In superconductor-semiconductor hybrid structures, superconductivity and spin polarization are competing effects because magnetic fields break Cooper pairs. They can be combined using thin films and in-plane magnetic fields, an approach that enabled the pursuit of Majorana zero modes, Kitaev chains, and Andreev spin qubits (ASQs), but remains challenging for materials with small in-plane g-factors. Here we show that granular aluminum (grAl), composed of nanometer-scale aluminum grains embedded in an amorphous oxide matrix, can overcome this limitation. By depositing grAl on Ge/SiGe heterostructures, we induce a hard superconducting gap with BCS peaks at 305 $μ$eV and magnetic-field resilience for both the in-plane and out-of-plane directions, allowing Zeeman splitting of Yu-Shiba-Rusinov (YSR) states beyond 50 $μ$eV (12 GHz). Leveraging this robustness, we reveal signatures of hole physics and demonstrate g-tensor tunability.

Figures (16)

• Figure 1: GrAl induced superconductivity in planar Ge.a. High-angle annular dark-field scanning transmission electron microscopy image of a Ge/SiGe heterostructure with a grAl layer on top (left), and the corresponding electron energy-loss spectroscopy (right). The granular structure of the grAl layer is clearly resolved. A thin oxide layer is observed at the interface between the grAl layer and the QW. In addition, a localized Al region is detected within the QW (see SI Fig. S1). b. False-colour scanning electron microscopy image of a copy of the device, with the superconducting grAl contact in red, the Pd contact in light-blue and gates in yellow. B and S are used to electrostatically form a tunable constriction to probe the proximitized region. Together with N and P they are used to form a QD, where N controls the coupling to the normal lead and P the QD electrochemical potential. Gate O tunes the Ge density of states close to the dot. For all the results presented in the main text, it was grounded. c. Differential conductance $G$ = $dI/dV$ in units of $G_0 = 2e^2/h$ as a function of the voltage applied to gate S ($V_{\mathrm{S}}$) and bias voltage ($V_{\mathrm{SD}}$) at $V_\mathrm{B}$ = 4.35 V, with gates $V_{\mathrm{P}}$ and $V_{\mathrm{N}}$ set at 0V so that no QD is formed. At high $V_{\mathrm{S}}$ values (tunneling regime) coherence peaks at $\pm$ 305 $\mu$V are observed.
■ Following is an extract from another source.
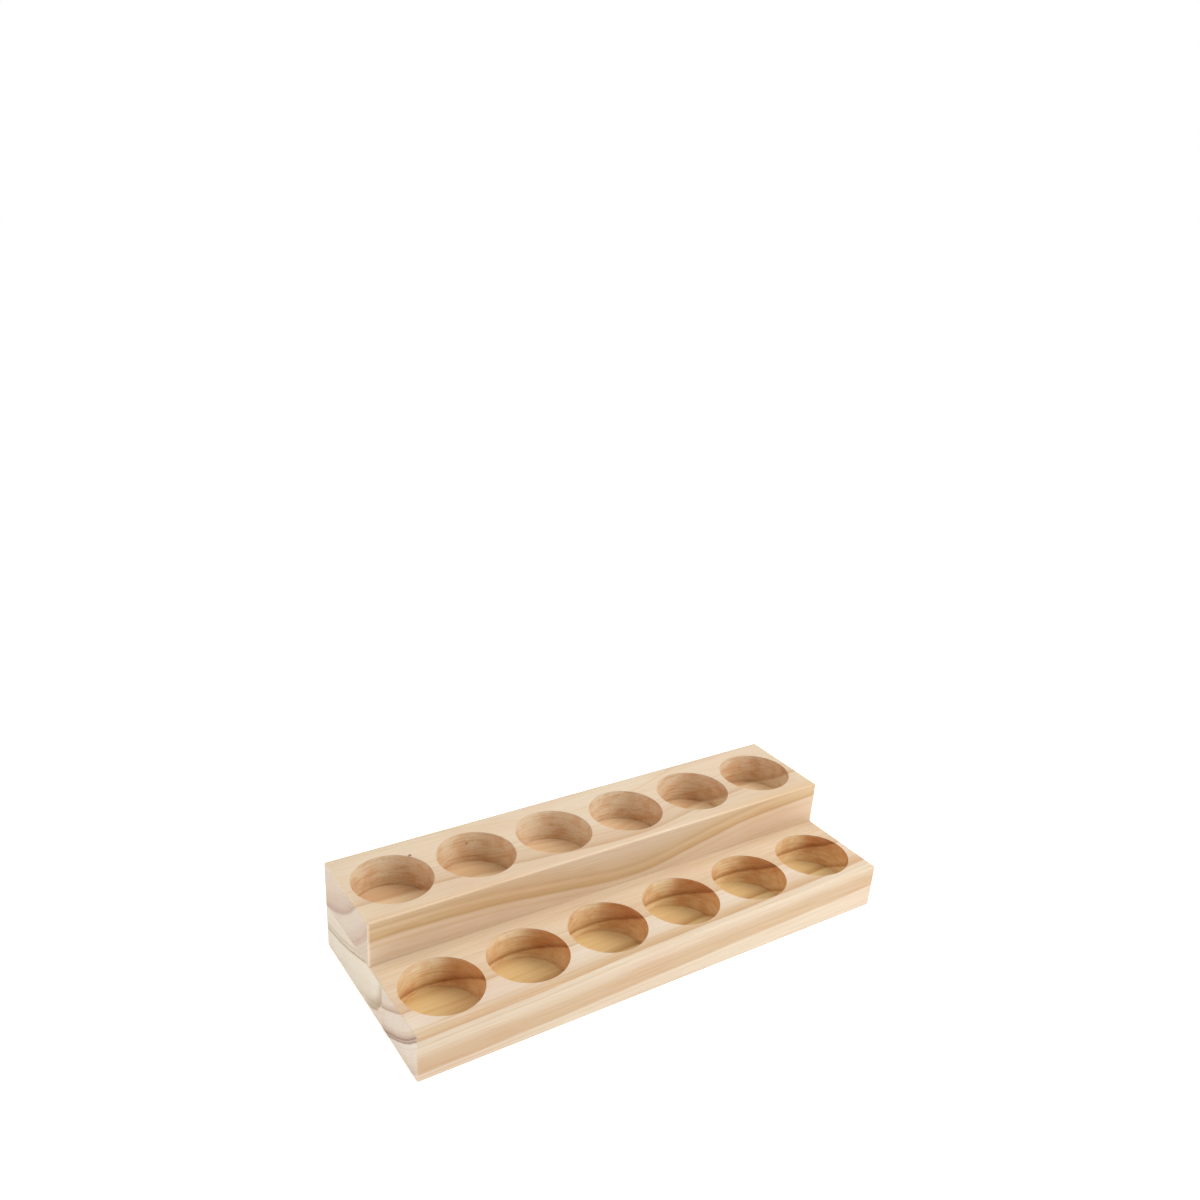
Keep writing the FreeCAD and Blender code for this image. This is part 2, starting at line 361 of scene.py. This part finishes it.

Around $V_{\mathrm{S}}$ = 2.4 V (single channel regime), we measure enhanced in-gap conductance approaching 2$\mathrm{G_0}$ (see SI Fig. S3). d. Normalized $G$ vs $V_{\mathrm{SD}}$ for proximitized Ge (black line) and for grAl (grey line). The black trace was obtained at $V_\mathrm{S}$ = 3.26 V, deep in the tunneling regime, where the peak conductance is $6\times10^{-3}G_0$. The grey trace shows the numerical derivative of the current measured in tunneling spectroscopy of a grAl film with the same resistivity as that used in this study (see methods). For proximitized Ge the BCS peak is at $\Delta^*$ = 305 $\mu$V, to be compared with $\Delta_{\mathrm{grAl}}$ = 360 $\mu$V. e-g.$G$ vs $V_{\mathrm{SD}}$ and magnetic field $B_{z,x,y}$ at $V_\mathrm{B}$ = 4.35V and $V_\mathrm{S}$ = 3.30V. A region of reduced subgap conductance is visible up to 300 mT in the out-of-plane ($z$) direction and above 950 mT in-plane.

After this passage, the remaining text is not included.